• [SET PROBLEM]: The data below needs to be returned exactly, line for line.

• [DATASET CONTENT]:
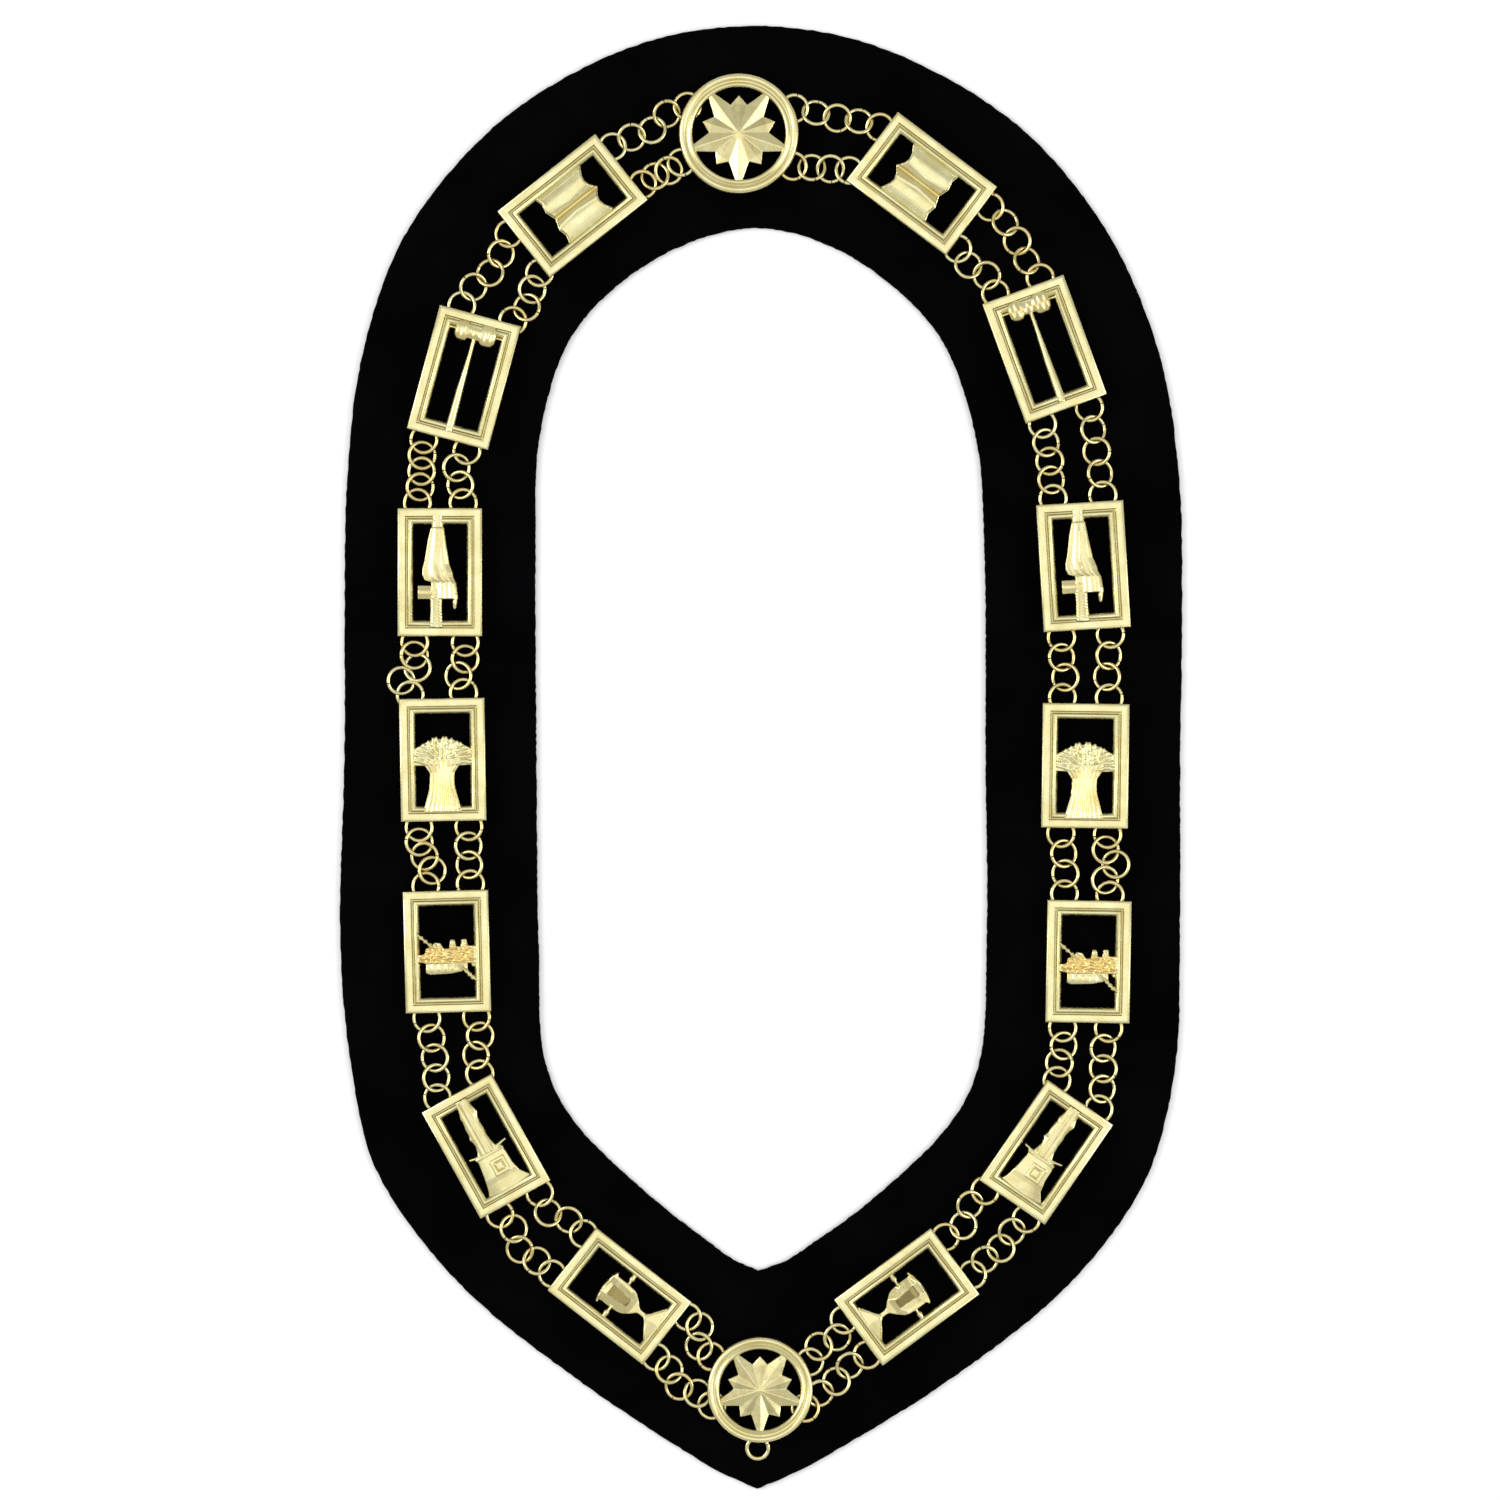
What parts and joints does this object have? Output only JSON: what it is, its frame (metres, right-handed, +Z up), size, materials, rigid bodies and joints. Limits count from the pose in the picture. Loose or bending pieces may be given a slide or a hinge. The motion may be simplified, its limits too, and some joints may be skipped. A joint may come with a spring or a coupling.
{
  "type": "chain of office on a velvet collar",
  "caption": "Ceremonial collar of pierced gold plaques and star medallions joined by doubled ring chains, laid flat on a pointed band of black velvet.",
  "frame": {"origin": "centre of the overall box at the velvet's underside, the surface that it lies on", "axes": "+Y toward the nape medallion, +Z up out of the velvet's face, +X to the right of the face as seen from above"},
  "size_m": [0.3202, 0.556, 0.0094],
  "materials": {
    "gilt_metal": "pale yellow gilt, polished relief with a soft satin ground",
    "velvet": "black velvet, matt with a faint sheen along the edges"
  },
  "bodies": {
    "root": {"velvet_backing": "velvet", "plaque_left_1_book": "gilt_metal", "plaque_left_2_gavel": "gilt_metal", "plaque_left_3_sword": "gilt_metal", "plaque_left_4_sheaf": "gilt_metal", "plaque_left_5_crown": "gilt_metal", "plaque_left_6_column": "gilt_metal", "plaque_left_7_cup": "gilt_metal", "chain_left_1_outer": "gilt_metal", "chain_left_1_inner": "gilt_metal", "chain_left_2_outer": "gilt_metal", "chain_left_2_inner": "gilt_metal", "chain_left_3_outer": "gilt_metal", "chain_left_3_inner": "gilt_metal", "chain_left_4_outer": "gilt_metal", "chain_left_4_inner": "gilt_metal", "chain_left_5_outer": "gilt_metal", "chain_left_5_inner": "gilt_metal", "chain_left_6_outer": "gilt_metal", "chain_left_6_inner": "gilt_metal", "chain_left_7_outer": "gilt_metal", "chain_left_7_inner": "gilt_metal", "chain_left_8_outer": "gilt_metal", "chain_left_8_inner": "gilt_metal", "plaque_right_1_book": "gilt_metal", "plaque_right_2_gavel": "gilt_metal", "plaque_right_3_sword": "gilt_metal", "plaque_right_4_sheaf": "gilt_metal", "plaque_right_5_crown": "gilt_metal", "plaque_right_6_column": "gilt_metal", "plaque_right_7_cup": "gilt_metal", "chain_right_1_outer": "gilt_metal", "chain_right_1_inner": "gilt_metal", "chain_right_2_outer": "gilt_metal", "chain_right_2_inner": "gilt_metal", "chain_right_3_outer": "gilt_metal", "chain_right_3_inner": "gilt_metal", "chain_right_4_outer": "gilt_metal", "chain_right_4_inner": "gilt_metal", "chain_right_5_outer": "gilt_metal", "chain_right_5_inner": "gilt_metal", "chain_right_6_outer": "gilt_metal", "chain_right_6_inner": "gilt_metal", "chain_right_7_outer": "gilt_metal", "chain_right_7_inner": "gilt_metal", "chain_right_8_outer": "gilt_metal", "chain_right_8_inner": "gilt_metal", "medallion_nape": "gilt_metal", "medallion_breast": "gilt_metal", "pendant_ring": "gilt_metal"}
  },
  "joints": []
}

• [THE REPLY]:
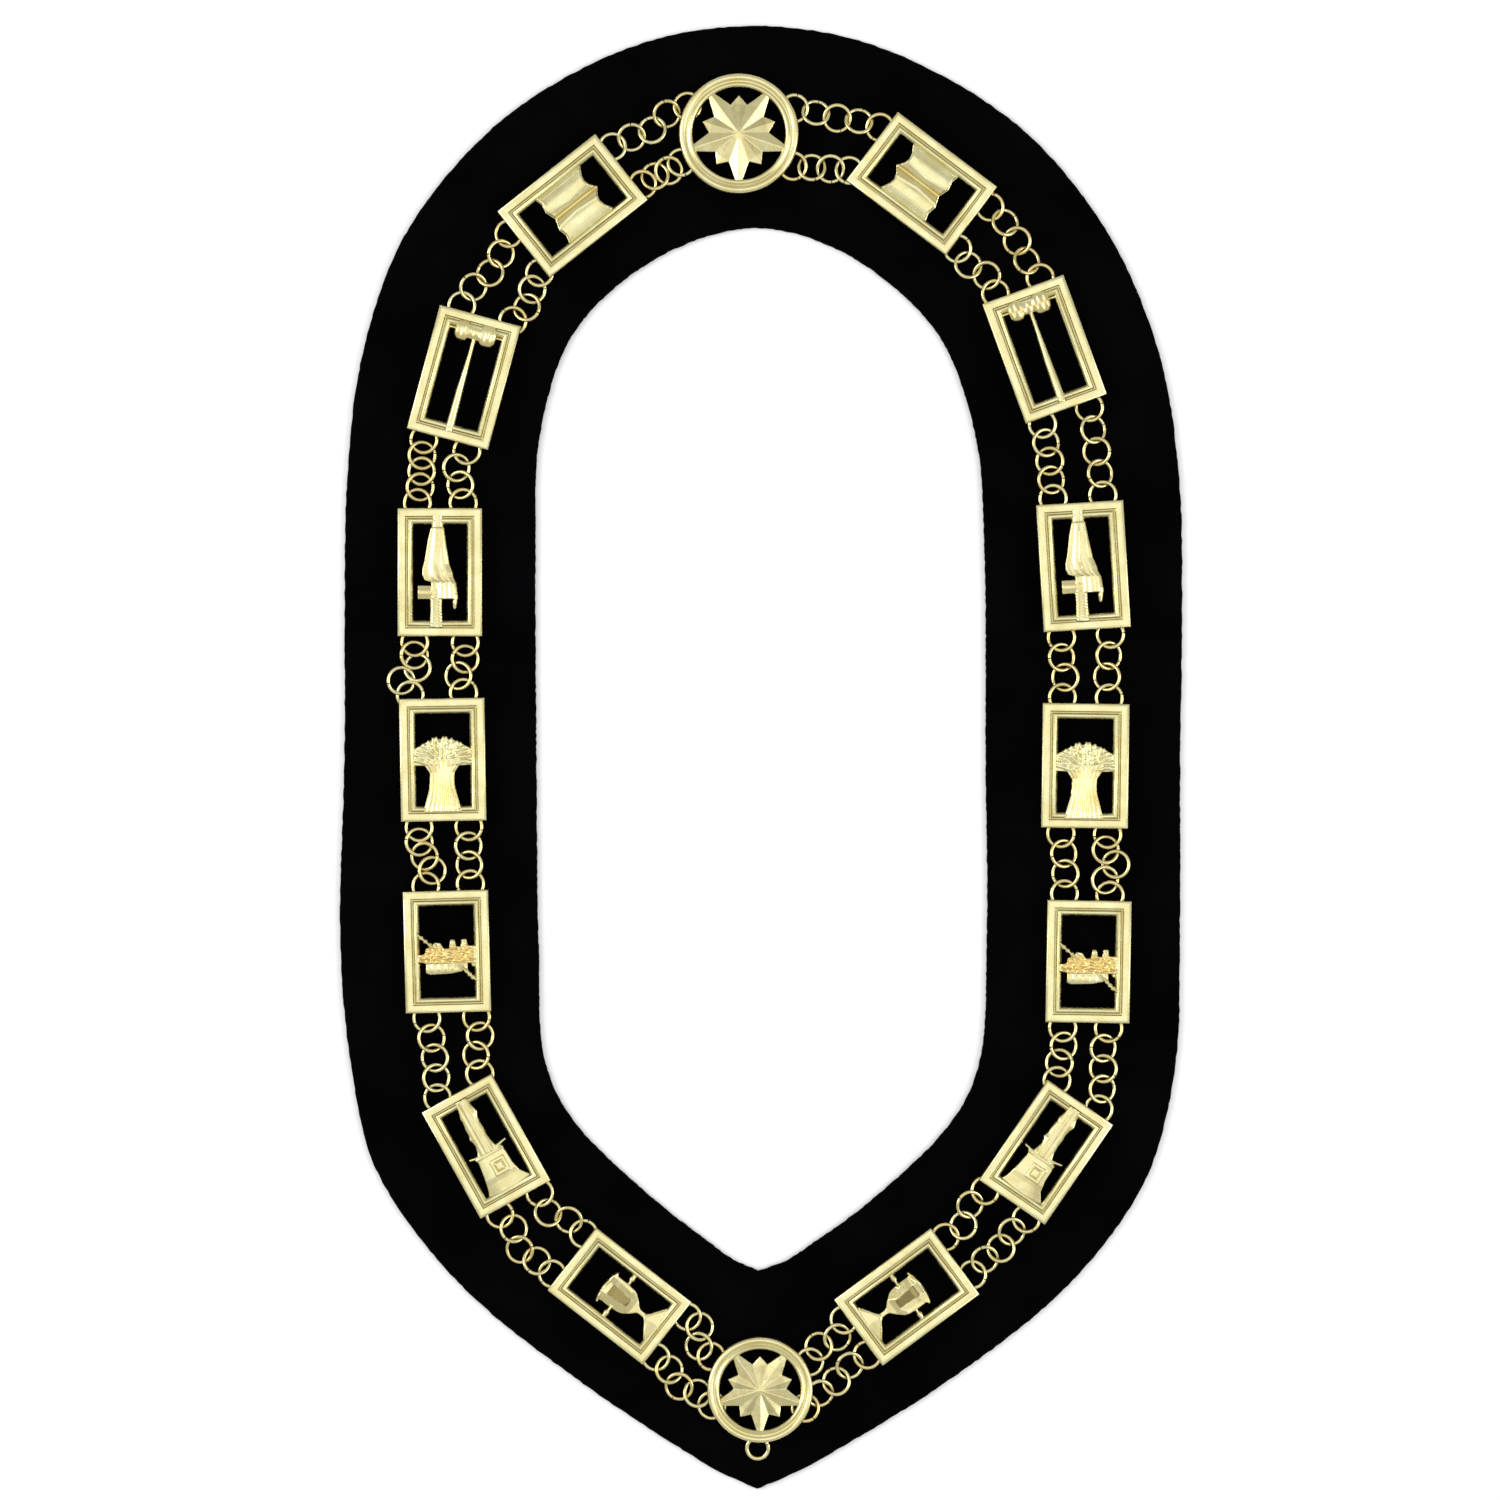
What parts and joints does this object have? Output only JSON: what it is, its frame (metres, right-handed, +Z up), size, materials, rigid bodies and joints. Limits count from the pose in the picture. Loose or bending pieces may be given a slide or a hinge. The motion may be simplified, its limits too, and some joints may be skipped. A joint may come with a spring or a coupling.
{
  "type": "chain of office on a velvet collar",
  "caption": "Ceremonial collar of pierced gold plaques and star medallions joined by doubled ring chains, laid flat on a pointed band of black velvet.",
  "frame": {"origin": "centre of the overall box at the velvet's underside, the surface that it lies on", "axes": "+Y toward the nape medallion, +Z up out of the velvet's face, +X to the right of the face as seen from above"},
  "size_m": [0.3202, 0.556, 0.0094],
  "materials": {
    "gilt_metal": "pale yellow gilt, polished relief with a soft satin ground",
    "velvet": "black velvet, matt with a faint sheen along the edges"
  },
  "bodies": {
    "root": {"velvet_backing": "velvet", "plaque_left_1_book": "gilt_metal", "plaque_left_2_gavel": "gilt_metal", "plaque_left_3_sword": "gilt_metal", "plaque_left_4_sheaf": "gilt_metal", "plaque_left_5_crown": "gilt_metal", "plaque_left_6_column": "gilt_metal", "plaque_left_7_cup": "gilt_metal", "chain_left_1_outer": "gilt_metal", "chain_left_1_inner": "gilt_metal", "chain_left_2_outer": "gilt_metal", "chain_left_2_inner": "gilt_metal", "chain_left_3_outer": "gilt_metal", "chain_left_3_inner": "gilt_metal", "chain_left_4_outer": "gilt_metal", "chain_left_4_inner": "gilt_metal", "chain_left_5_outer": "gilt_metal", "chain_left_5_inner": "gilt_metal", "chain_left_6_outer": "gilt_metal", "chain_left_6_inner": "gilt_metal", "chain_left_7_outer": "gilt_metal", "chain_left_7_inner": "gilt_metal", "chain_left_8_outer": "gilt_metal", "chain_left_8_inner": "gilt_metal", "plaque_right_1_book": "gilt_metal", "plaque_right_2_gavel": "gilt_metal", "plaque_right_3_sword": "gilt_metal", "plaque_right_4_sheaf": "gilt_metal", "plaque_right_5_crown": "gilt_metal", "plaque_right_6_column": "gilt_metal", "plaque_right_7_cup": "gilt_metal", "chain_right_1_outer": "gilt_metal", "chain_right_1_inner": "gilt_metal", "chain_right_2_outer": "gilt_metal", "chain_right_2_inner": "gilt_metal", "chain_right_3_outer": "gilt_metal", "chain_right_3_inner": "gilt_metal", "chain_right_4_outer": "gilt_metal", "chain_right_4_inner": "gilt_metal", "chain_right_5_outer": "gilt_metal", "chain_right_5_inner": "gilt_metal", "chain_right_6_outer": "gilt_metal", "chain_right_6_inner": "gilt_metal", "chain_right_7_outer": "gilt_metal", "chain_right_7_inner": "gilt_metal", "chain_right_8_outer": "gilt_metal", "chain_right_8_inner": "gilt_metal", "medallion_nape": "gilt_metal", "medallion_breast": "gilt_metal", "pendant_ring": "gilt_metal"}
  },
  "joints": []
}